With his new position as Eastern’s Commercial Driver’s License (CDL) instructor, Mullenax believes this job might be the perfect way to balance his love for driving and his love of his home and family, while helping others who might feel the same pull to drive large trucks and see the country.

Driving a tractor trailer is not an easy task, and some loads are more difficult than others, he explained. For many years Mullenax hauled livestock, including hogs, cattle and one memorable trip hauling sheep from California. As is the case with all loads, the load must be carefully balanced, so the animals would have to be organized by weight in groups and loaded into specific areas of the trailer, with partitions dividing the groups. To protect the animals, trips also had to be completed as quickly as possible.

Mullenax said he also spent many years hauling goods in refrigerated trucks, and that often would take him into urban areas, where tight corners and parked cars posed different kinds of challenges.
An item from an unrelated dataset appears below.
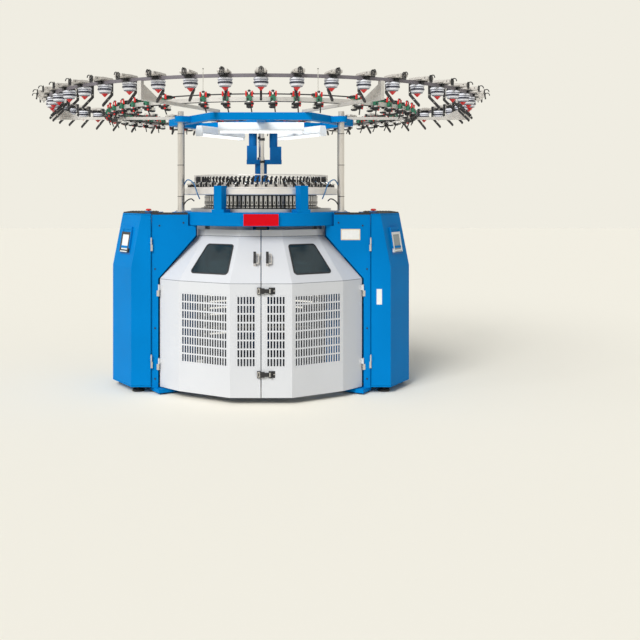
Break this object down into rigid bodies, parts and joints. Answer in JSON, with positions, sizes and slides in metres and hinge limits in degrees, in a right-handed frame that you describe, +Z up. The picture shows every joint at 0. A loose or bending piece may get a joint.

Drivers need quality training, he said, to help them adapt to different driving conditions. Over the years that he drove, he saw steady growth in traffic on interstate highways, and that changed how he had to drive, and the types of things he had to watch for. “That’s what CDL training is about,” he said. “It’s about keeping a driver and the truck in compliance with regulations and keeping safety top of mind. At the end of the day, the job is going to get done, and we need to do it in as safe a manner as we can.”
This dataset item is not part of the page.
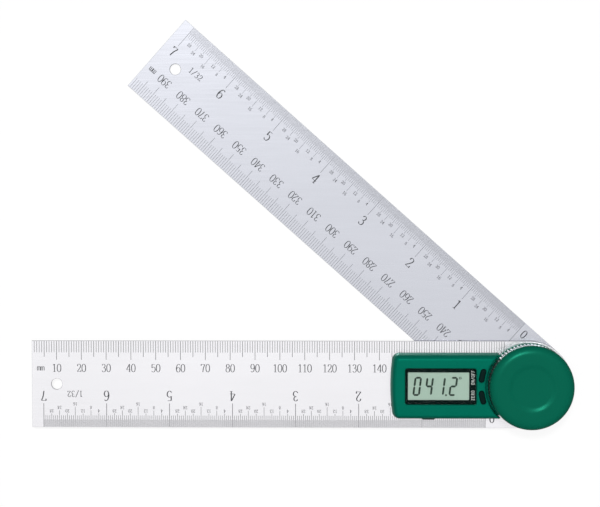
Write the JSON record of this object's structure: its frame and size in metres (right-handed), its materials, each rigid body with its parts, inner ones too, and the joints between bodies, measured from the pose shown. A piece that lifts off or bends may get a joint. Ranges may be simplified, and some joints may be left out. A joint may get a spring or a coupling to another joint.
{
  "type": "angle finder with arms",
  "caption": "Digital angle rule: graduated steel rules turning on one pivot, with a green display housing, kidney buttons, a battery tray and a knurled lock knob.",
  "frame": {"origin": "on the pivot axis, at the swing rule's back face, which is the part's flat back", "axes": "+Z along the pivot axis from the flat back towards the lock knob; -X along the base rule from the pivot to its square end; the swing rule is opened 41.7 degrees clockwise, seen from +Z, from the base rule"},
  "size_m": [0.2175, 0.1635, 0.0154],
  "materials": {
    "rule_steel": "satin stainless steel, lengthwise grain",
    "stud_steel": "fine turned steel",
    "bearing_brass": "turned brass",
    "plated_metal": "satin nickel plating, straight knurl",
    "screw_steel": "zinc plated",
    "spring_steel": "bright rolled strip",
    "green_plastic": "satin moulded, fine grain",
    "black_plastic": "satin moulded",
    "button_rubber": "matt silicone rubber",
    "slip_plastic": "smooth, natural colour",
    "board_green": "green solder resist over copper",
    "chip_black": "moulded package",
    "zebra_rubber": "layered conductive rubber",
    "window_clear": "clear plastic with a black printed border",
    "lcd_glass": "grey-green liquid crystal glass",
    "cell_steel": "bright nickel-plated can"
  },
  "bodies": {
    "base": {"base_rule": "rule_steel", "glide_washer": "slip_plastic", "pivot_bush": "bearing_brass", "housing": "green_plastic", "display_window": "window_clear", "lcd_panel": "lcd_glass", "lcd_frame": "black_plastic", "zebra_strip_upper": "zebra_rubber", "zebra_strip_lower": "zebra_rubber", "circuit_board": "board_green", "sensor_board": "board_green", "board_link": "black_plastic", "controller_chip": "chip_black", "switch_dome_on_off": "spring_steel", "switch_dome_zero": "spring_steel", "battery_cradle": "black_plastic", "contact_positive": "spring_steel", "contact_negative": "spring_steel", "housing_screw_1": "screw_steel", "housing_screw_2": "screw_steel", "housing_screw_3": "screw_steel", "housing_screw_4": "screw_steel", "board_screw_1": "screw_steel", "board_screw_2": "screw_steel"},
    "swing_arm": {"swing_rule": "rule_steel", "pivot_stud": "stud_steel", "rotor_hub": "bearing_brass", "rotor_disc": "board_green", "wave_spring": "spring_steel", "stop_washer": "screw_steel", "stop_screw": "screw_steel"},
    "clamp_washer": {"clamp_washer": "screw_steel"},
    "lock_knob": {"knob_nut": "plated_metal", "knob_cap": "green_plastic"},
    "button_on_off": {"button_on_off": "button_rubber"},
    "button_zero": {"button_zero": "button_rubber"},
    "battery_tray": {"battery_tray": "black_plastic", "coin_cell": "cell_steel"}
  },
  "joints": [
    {"name": "arm_swing", "type": "hinge", "parent": "base", "child": "swing_arm", "pos_m": [0, 0, 0], "axis": [0, 0, -1], "continuous": true},
    {"name": "knob_lift", "type": "slide", "parent": "swing_arm", "child": "clamp_washer", "axis": [0, 0, 1], "range_m": [0, 0.00057], "deforming": ["wave_spring"]},
    {"name": "knob_turn", "type": "hinge", "parent": "clamp_washer", "child": "lock_knob", "pos_m": [0, 0, 0.0094], "axis": [0, 0, 1], "range_deg": [0, 270]},
    {"name": "press_on_off", "type": "slide", "parent": "base", "child": "button_on_off", "axis": [0, 0, -1], "range_m": [0, 0.0003], "stiffness_N_per_m": 2000},
    {"name": "press_zero", "type": "slide", "parent": "base", "child": "button_zero", "axis": [0, 0, -1], "range_m": [0, 0.0003], "stiffness_N_per_m": 2000},
    {"name": "tray_slide", "type": "slide", "parent": "base", "child": "battery_tray", "axis": [0, -1, 0], "range_m": [0, 0.018]}
  ],
  "couplings": [
    {"joint": "knob_lift", "follows": "knob_turn", "m_per_rad": 0.00011937}
  ]
}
Driving gave Mullenax the opportunity to see the country in ways that he would have missed in other jobs, he said. “I spent a lot of time on I-81, I-95, I-40, I-10. I made a lot of trips to Texas, and to the Midwest. I’ve traveled into New York City, Chicago, and just about every other major city. Every trip has its own challenges and excitement, and I learned from all of it.”

Mullenax said he is looking forward to sharing his many years of experience with students in Eastern’s CDL training program, which is designed to meet all federal training requirements. “It will be a bit of a learning experience for me, too,” he said, because I know how to do all these of things, don’t even have to think about them, but I’ve got to go back and remember how I learned it, and then share that with my students in the way that I once heard it or saw it done.”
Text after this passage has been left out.